Forex Trading is very easy for anyone to create their trading account and start to trade. It can be a rewarding or exciting challenge, but it also can be discouraging if you are not careful with it. However, no matter if you’re new to Forex trading or experienced there are some common trading mistakes that we need to be alert and avoided, these may help keep an eye on your trades on the right track while trading.
1. Not Doing Your Homework / Not having a trading plan
Currency pairs are closely linked to national economies and are affected by many factors. They are also traded 24/5, meaning there is usually something going on that will move the markets. Before entering a trade, make sure you do your homework. Not only should you be aware of upcoming events that could affect your trade, but you also need to forecast which way these events could swing the markets. Pay attention to what your technical indicators are telling you and how they compare to your fundamental event analysis.
Having a predetermined trading plan is an important key to success and if followed strictly, it can help in managing the risk involved with forex trading. Trading without any specific plan is like ‘Planning to Fail’
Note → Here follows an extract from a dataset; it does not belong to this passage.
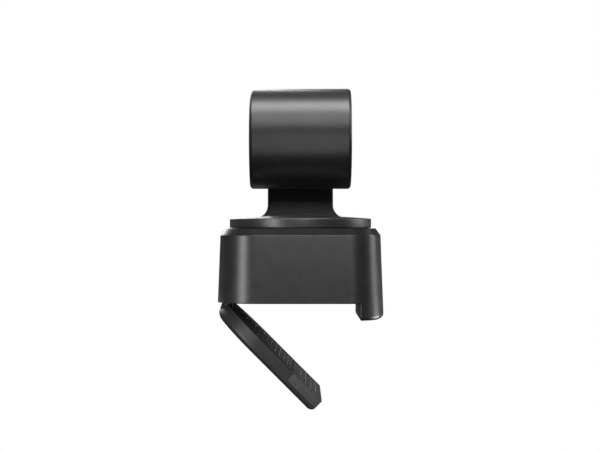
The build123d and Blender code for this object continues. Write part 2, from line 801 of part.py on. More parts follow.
with BuildPart() as head_shell:
    with BuildSketch(head_plane(-head_half_length)):
        Circle(head_radius)
    extrude(amount=2 * head_half_length)
    fillet(head_shell.edges().filter_by(GeomType.CIRCLE), head_round)
    with BuildSketch(tilt_plane(head_y)):
        Circle(boss_radius)
    extrude(amount=boss_face - head_y)
    fillet(head_shell.edges().sort_by(Axis.Y)[-1], 0.5)
    with BuildSketch(head_plane(-head_half_length)):
        Circle(head_bore)
    extrude(amount=2 * head_half_length, mode=Mode.SUBTRACT)
    with BuildSketch(tilt_plane(head_y)):
        Circle(tilt_shaft_radius)
    extrude(amount=20.0, mode=Mode.SUBTRACT)
head_shell.part.label = "head_shell"
export_step(head_shell.part, "parts/head_shell.step")

with BuildPart() as rear_cap:
    with BuildSketch(head_plane(-14.2)):
        Circle(head_bore - 0.05)
    extrude(amount=1.6)
    fillet(rear_cap.edges().group_by(Axis.X)[0], 0.3)
    with BuildSketch(head_plane(-12.6)):
        Circle(head_bore - 0.05)
        Circle(head_bore - 1.2, mode=Mode.SUBTRACT)
    extrude(amount=1.6)
rear_cap.part.label = "rear_cap"
export_step(rear_cap.part, "parts/rear_cap.step")

with BuildPart() as front_bezel:
    with BuildSketch(head_plane(11.6)):
        Circle(head_bore - 0.05)
    extrude(amount=2.5)
    fillet(front_bezel.edges().group_by(Axis.X)[-1], 0.3)
    with BuildSketch(head_plane(11.6)):
        Circle(9.4)
    extrude(amount=2.5, mode=Mode.SUBTRACT)
    with BuildSketch(head_plane(12.4)):
        Circle(10.6)
    extrude(amount=2.5, mode=Mode.SUBTRACT)
front_bezel.part.label = "front_bezel"
export_step(front_bezel.part, "parts/front_bezel.step")

with BuildPart() as front_glass:
    with BuildSketch(head_plane(12.4)):
        Circle(10.55)
    extrude(amount=1.2)
    chamfer(front_glass.edges().group_by(Axis.X)[-1], 0.2)
front_glass.part.label = "front_glass"
export_step(front_glass.part, "parts/front_glass.step")

with BuildPart() as lens_holder:
    with BuildSketch(head_plane(-0.2)):
        Rectangle(13.0, 13.0)
    extrude(amount=3.2)
    with BuildSketch(head_plane(3.0)):
        Circle(head_bore - 0.05)
    extrude(amount=1.4)
    with BuildSketch(head_plane(4.4)):
        Circle(7.9)
    extrude(amount=5.0)
    with BuildSketch(head_plane(-0.2)):
        Rectangle(10.6, 10.6)
    extrude(amount=3.2, mode=Mode.SUBTRACT)
    with BuildSketch(head_plane(3.0)):
        Circle(6.7)
    extrude(amount=10.0, mode=Mode.SUBTRACT)
lens_holder.part.label = "lens_holder"
export_step(lens_holder.part, "parts/lens_holder.step")

with BuildPart() as lens_trim_ring:
    with BuildSketch(head_plane(9.4)):
        Circle(9.3)
        Circle(6.75, mode=Mode.SUBTRACT)
    extrude(amount=1.2)
    chamfer(lens_trim_ring.edges().filter_by(GeomType.CIRCLE).group_by(Axis.X)[-1].sort_by(SortBy.RADIUS)[0], 0.8)
lens_trim_ring.part.label = "lens_trim_ring"
export_step(lens_trim_ring.part, "parts/lens_trim_ring.step")

with BuildPart() as image_sensor:
    with BuildSketch(head_plane(-0.2)):
        Rectangle(8.4, 7.0)
    extrude(amount=0.9)
image_sensor.part.label = "image_sensor"
export_step(image_sensor.part, "parts/image_sensor.step")

with BuildPart() as sensor_board:
    with BuildSketch(head_plane(-1.4)):
        RectangleRounded(16.0, 16.0, 1.0)
    extrude(amount=1.2)
sensor_board.part.label = "sensor_board"
export_step(sensor_board.part, "parts/sensor_board.step")

with BuildPart() as head_board:
    with BuildSketch(head_plane(-7.2)):
        Circle(12.6)
        with Locations((9.0, 0)):
            Rectangle(8.0, 8.0, align=(Align.MIN, Align.CENTER), mode=Mode.SUBTRACT)
    extrude(amount=1.2)
head_board.part.label = "head_board"
export_step(head_board.part, "parts/head_board.step")

with BuildPart() as head_chips:
    with BuildSketch(head_plane(-6.0)):
        with Locations((-2.0, 3.0)):
            Rectangle(8.0, 8.0)
        with Locations((-3.0, -5.5)):
            Rectangle(9.0, 5.0)
    extrude(amount=1.1)
head_chips.part.label = "head_chips"
export_step(head_chips.part, "parts/head_chips.step")

with BuildPart() as heat_sink:
    with BuildSketch(head_plane(-8.6)):
        RectangleRounded(16.0, 16.0, 1.0)
    extrude(amount=1.4)
    with BuildSketch(head_plane(-12.2)):
        with GridLocations(2.6, 1, 6, 1):
            Rectangle(0.8, 15.0)
    extrude(amount=3.6)
heat_sink.part.label = "heat_sink"
export_step(heat_sink.part, "parts/heat_sink.step")

with BuildPart() as tilt_shaft:
    with BuildSketch(tilt_plane(9.2)):
        Circle(2.4)
    extrude(amount=1.0)
    with BuildSketch(tilt_plane(9.2)):
        Circle(tilt_shaft_radius)
    extrude(amount=7.8)
tilt_shaft.part.label = "tilt_shaft"
export_step(tilt_shaft.part, "parts/tilt_shaft.step")

with BuildPart() as tilt_bearing_inner:
    for reach in tilt_bearing_reaches:
        with BuildSketch(tilt_plane(reach)):
            Circle(2.05)
            Circle(tilt_shaft_radius, mode=Mode.SUBTRACT)
        extrude(amount=tilt_bearing_width)
tilt_bearing_inner.part.label = "tilt_bearing_inner"
export_step(tilt_bearing_inner.part, "parts/tilt_bearing_inner.step")

with BuildPart() as tilt_rotor:
    with BuildSketch(tilt_plane(16.4)):
        Circle(8.2)
        Circle(tilt_shaft_radius, mode=Mode.SUBTRACT)
    extrude(amount=0.6)
    with BuildSketch(tilt_plane(13.9)):
        Circle(8.2)
        Circle(7.7, mode=Mode.SUBTRACT)
    extrude(amount=2.6)
tilt_rotor.part.label = "tilt_rotor"
export_step(tilt_rotor.part, "parts/tilt_rotor.step")

tilt_magnets = arc_blocks(tilt_plane(14.0), 7.1, 7.7, 2.3, 12, 0.9)
tilt_magnets.label = "tilt_magnets"
export_step(tilt_magnets, "parts/tilt_magnets.step")

# ---- Focusing lens ----

with BuildPart() as lens_barrel:
    with BuildSketch(head_plane(3.5)):
        Circle(6.4)
    extrude(amount=7.3)
    with BuildSketch(head_plane(3.5)):
        Circle(4.6)
    extrude(amount=7.3, mode=Mode.SUBTRACT)
    chamfer(lens_barrel.edges().filter_by(GeomType.CIRCLE).group_by(Axis.X)[-1].sort_by(SortBy.RADIUS)[0], 0.9)
lens_barrel.part.label = "lens_barrel"
export_step(lens_barrel.part, "parts/lens_barrel.step")

with BuildPart() as lens_elements:
    add(lens_solid(8.2, 4.6, 0.9, 0.3, 0.8))
    add(lens_solid(6.0, 4.6, 0.4, 0.5, 0.7))
    add(lens_solid(4.2, 4.6, 0.3, 0.3, 0.6))
lens_elements.part.label = "lens_elements"
export_step(lens_elements.part, "parts/lens_elements.step")

# ---- Leg ----

with BuildPart() as leg_frame:
    with BuildSketch(leg_plane.offset(leg_outer)) as leg_plan:
        with Locations((-nose_reach, 0)):
            Rectangle(leg_reach + nose_reach, 2 * leg_half_width, align=(Align.MIN, Align.CENTER))
        fillet(leg_plan.vertices().group_by(Axis.X)[0], leg_corner)
        fillet(leg_plan.vertices().group_by(Axis.X)[-1], leg_tip_corner)
    extrude(amount=leg_inner - leg_outer)
    fillet(leg_frame.edges().group_by(leg_normal)[0].sort_by(leg_length)[:-3], leg_edge_round)
    # Rounded end that turns in the base's groove
    with BuildSketch(leg_side):
        with Locations((-nose_reach, leg_outer)):
            Rectangle(leg_reach + nose_reach, leg_inner - leg_outer, align=(Align.MIN, Align.MIN))
        with Locations((-nose_reach, leg_outer)):
            Rectangle(nose_radius, nose_radius, align=(Align.MIN, Align.MIN), mode=Mode.SUBTRACT)
        with Locations((nose_radius - nose_reach, leg_outer + nose_radius)):
            Circle(nose_radius)
        with Locations((0, leg_inner)):
            Rectangle(4 * nose_radius, 2 * nose_radius, align=(Align.CENTER, Align.MIN), mode=Mode.SUBTRACT)
    extrude(amount=leg_half_width, both=True, mode=Mode.INTERSECT)
    # Knuckle on the pin, and notches for the base's two ears
    with BuildSketch(leg_side):
        Circle(knuckle_radius)
    extrude(amount=knuckle_half, both=True)
    for side in (-1, 1):
        with BuildSketch(leg_side.offset(side * (knuckle_half + ear_outer + ear_gap) / 2)):
            Circle(notch_radius)
            Rectangle(notch_radius, notch_radius, align=(Align.MAX, Align.MIN))
        extrude(amount=(ear_outer + ear_gap - knuckle_half) / 2, both=True, mode=Mode.SUBTRACT)
    with BuildSketch(leg_side):
        Circle(pin_radius + pin_clearance)
    extrude(amount=ear_outer, both=True, mode=Mode.SUBTRACT)
    # Recess for the pad, and the step that the tip's cap sits on
    with BuildSketch(leg_plane.offset(leg_inner)):
        with Locations((pad_start, 0)):
            Rectangle(pad_end - pad_start, pad_width, align=(Align.MIN, Align.CENTER))
    extrude(amount=-pad_depth, mode=Mode.SUBTRACT)
    with BuildSketch(leg_plane.offset(leg_inner)):
        with Locations((tip_pad_start, 0)):
            Rectangle(leg_reach, 3 * leg_half_width, align=(Align.MIN, Align.CENTER))
    extrude(amount=-tip_pad_depth, mode=Mode.SUBTRACT)
leg_frame.part.label = "leg_frame"
export_step(leg_frame.part, "parts/leg_frame.step")

with BuildPart() as leg_pad:
    with BuildSketch(leg_plane.offset(leg_inner - pad_depth)):
        with Locations((pad_start + pad_fit, 0)):
            Rectangle(pad_end - pad_start - 2 * pad_fit, pad_width - 2 * pad_fit, align=(Align.MIN, Align.CENTER))
    extrude(amount=pad_depth)
leg_pad.part.label = "leg_pad"
export_step(leg_pad.part, "parts/leg_pad.step")

with BuildPart() as leg_tip_pad:
    with BuildSketch(leg_plane.offset(leg_inner - tip_pad_depth)) as tip_plan:
        with Locations((tip_pad_start + pad_fit, 0)):
            Rectangle(leg_reach - tip_pad_start - pad_fit, 2 * leg_half_width, align=(Align.MIN, Align.CENTER))
        fillet(tip_plan.vertices().group_by(Axis.X)[-1], leg_tip_corner)
    extrude(amount=tip_pad_depth)
    fillet(leg_tip_pad.edges().group_by(leg_normal)[-1], tip_pad_round)
leg_tip_pad.part.label = "leg_tip_pad"
export_step(leg_tip_pad.part, "parts/leg_tip_pad.step")
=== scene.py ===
import json
import math
import bmesh
import bpy
from mathutils import Matrix, Vector

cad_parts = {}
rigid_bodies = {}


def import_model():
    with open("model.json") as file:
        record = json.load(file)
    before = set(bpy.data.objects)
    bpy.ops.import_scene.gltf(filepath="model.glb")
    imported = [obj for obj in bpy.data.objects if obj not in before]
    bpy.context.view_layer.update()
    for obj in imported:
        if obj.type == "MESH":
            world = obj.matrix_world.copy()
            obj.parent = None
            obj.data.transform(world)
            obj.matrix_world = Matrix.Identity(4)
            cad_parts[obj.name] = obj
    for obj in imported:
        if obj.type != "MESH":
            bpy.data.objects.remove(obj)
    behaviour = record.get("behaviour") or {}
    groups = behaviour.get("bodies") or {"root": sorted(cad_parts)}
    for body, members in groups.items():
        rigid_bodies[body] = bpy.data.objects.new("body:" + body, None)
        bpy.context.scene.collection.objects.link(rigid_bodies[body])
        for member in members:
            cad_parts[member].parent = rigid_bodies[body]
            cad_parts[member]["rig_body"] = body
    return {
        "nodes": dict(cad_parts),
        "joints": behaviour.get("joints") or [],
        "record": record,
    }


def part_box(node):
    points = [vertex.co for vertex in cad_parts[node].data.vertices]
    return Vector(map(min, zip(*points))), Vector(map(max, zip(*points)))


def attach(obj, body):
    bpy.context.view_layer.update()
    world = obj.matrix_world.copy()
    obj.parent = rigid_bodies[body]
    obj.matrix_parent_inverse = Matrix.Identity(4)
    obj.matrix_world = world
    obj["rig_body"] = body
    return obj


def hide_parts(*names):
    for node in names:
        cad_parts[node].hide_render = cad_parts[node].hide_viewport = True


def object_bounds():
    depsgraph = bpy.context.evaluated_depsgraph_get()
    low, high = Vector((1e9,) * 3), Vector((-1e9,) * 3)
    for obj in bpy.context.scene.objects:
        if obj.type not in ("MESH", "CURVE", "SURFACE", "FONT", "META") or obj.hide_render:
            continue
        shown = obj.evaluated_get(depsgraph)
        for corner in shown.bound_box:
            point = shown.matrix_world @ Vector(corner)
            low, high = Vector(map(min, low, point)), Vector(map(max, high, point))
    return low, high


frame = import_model()
cadLow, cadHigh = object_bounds()
mm = 0.001
print("frame loaded")

camera = {
    "distance": 455 * mm,
    "side": -0.13 * mm,
    "height": 21.1 * mm,
    "lookUp": 0.11,  # degrees
    "lens": 93.5,
    "sensor": 36,
    "nearest": 0.01,
    "farthest": 20,
}


def makeCamera():
    data = bpy.data.cameras.new("mainCamera")
    data.lens = camera["lens"]
    data.sensor_width = camera["sensor"]
    data.clip_start = camera["nearest"]
    data.clip_end = camera["farthest"]
    cam = bpy.data.objects.new("mainCamera", data)
    bpy.context.collection.objects.link(cam)
    cam.location = (camera["side"], -camera["distance"], camera["height"])
    cam.rotation_euler = (math.radians(90 + camera["lookUp"]), 0, 0)
    bpy.context.scene.camera = cam
    bpy.context.scene.view_settings.view_transform = "Standard"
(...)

2. Using Extreme Leverage / Over Trading
Leverage in the Forex market could extend up to a proportion of 1:500. Although leverage provides an opportunity to trade more money on the market keeping risk capital at the minimum, which leads to a massive gain, it can also amplify the potential to incur significant losses, if the market starts moving in an unintended direction. Using too much leverage could result in large losses even if there is only a small move against the trader’s position.
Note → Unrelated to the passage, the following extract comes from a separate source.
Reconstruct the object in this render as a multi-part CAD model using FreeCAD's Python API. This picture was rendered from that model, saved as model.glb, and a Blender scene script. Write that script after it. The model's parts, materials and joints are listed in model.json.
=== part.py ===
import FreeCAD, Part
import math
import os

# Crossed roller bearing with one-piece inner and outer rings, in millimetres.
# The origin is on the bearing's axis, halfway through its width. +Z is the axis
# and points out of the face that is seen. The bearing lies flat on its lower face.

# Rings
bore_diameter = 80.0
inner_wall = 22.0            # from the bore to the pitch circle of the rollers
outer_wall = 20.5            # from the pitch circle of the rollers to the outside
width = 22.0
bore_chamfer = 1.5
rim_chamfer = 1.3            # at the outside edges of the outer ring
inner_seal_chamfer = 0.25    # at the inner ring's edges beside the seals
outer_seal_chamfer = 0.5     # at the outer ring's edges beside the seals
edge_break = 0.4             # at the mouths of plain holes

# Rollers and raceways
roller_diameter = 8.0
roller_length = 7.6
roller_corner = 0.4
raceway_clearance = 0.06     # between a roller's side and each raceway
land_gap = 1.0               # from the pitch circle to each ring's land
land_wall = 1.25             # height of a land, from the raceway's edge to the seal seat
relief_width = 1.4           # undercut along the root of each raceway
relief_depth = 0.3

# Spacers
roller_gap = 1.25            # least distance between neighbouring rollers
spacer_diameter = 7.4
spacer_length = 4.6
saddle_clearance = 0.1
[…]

Trying to grab too many trading opportunities using extreme leverage increases the chances of making a mistake, which will result in an eventual loss. Overtrading can lead to poorly executed trades and gives less time to react, especially when trading losses are piling up.
3. Trading without a Net
You cannot watch forex markets 24 hours a day. Stop and limit orders help you get in and out of the market at predetermined prices. This not only allows the trading platform to execute trades when you are not available, but it also makes you think through to the end of your trade and set exit strategies before you’re actually in the trade and your emotions get the best of you. Placing contingent orders may not necessarily limit your risk for losses.
4. Emotional Trading
One of the most common mistakes made in forex trading is getting emotionally involved in trading decisions. Emotional trading leads to wrong decisions, which is the reason why traders lose money in the Forex market.
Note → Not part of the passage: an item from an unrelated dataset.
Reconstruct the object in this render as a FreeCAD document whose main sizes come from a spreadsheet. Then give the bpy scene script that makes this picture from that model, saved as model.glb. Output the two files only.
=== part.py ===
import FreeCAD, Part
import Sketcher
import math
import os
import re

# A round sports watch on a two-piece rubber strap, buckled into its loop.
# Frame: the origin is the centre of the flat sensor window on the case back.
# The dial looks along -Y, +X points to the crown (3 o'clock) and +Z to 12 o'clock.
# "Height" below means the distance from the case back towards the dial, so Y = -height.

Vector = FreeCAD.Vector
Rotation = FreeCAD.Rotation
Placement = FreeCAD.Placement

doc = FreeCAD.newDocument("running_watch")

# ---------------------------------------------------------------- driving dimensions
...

A loss never feels good. No trader makes a great trade every time. Accept that losses are part of the reality of trading and stick to your plan. In the long run, your trading plan should compensate for that loss; if not, review your plan and adjust.
5. Trading Without Training or Experience
Learn trading skills by practicing trading strategies on a demo account. Demo trading is recommended to get familiar with trading and to understand the functionality of the trading platform. Trading with real money with little or no experience (without understanding what it is like to trade live) could increase the probability of committing mistakes, resulting in an eventual loss of money.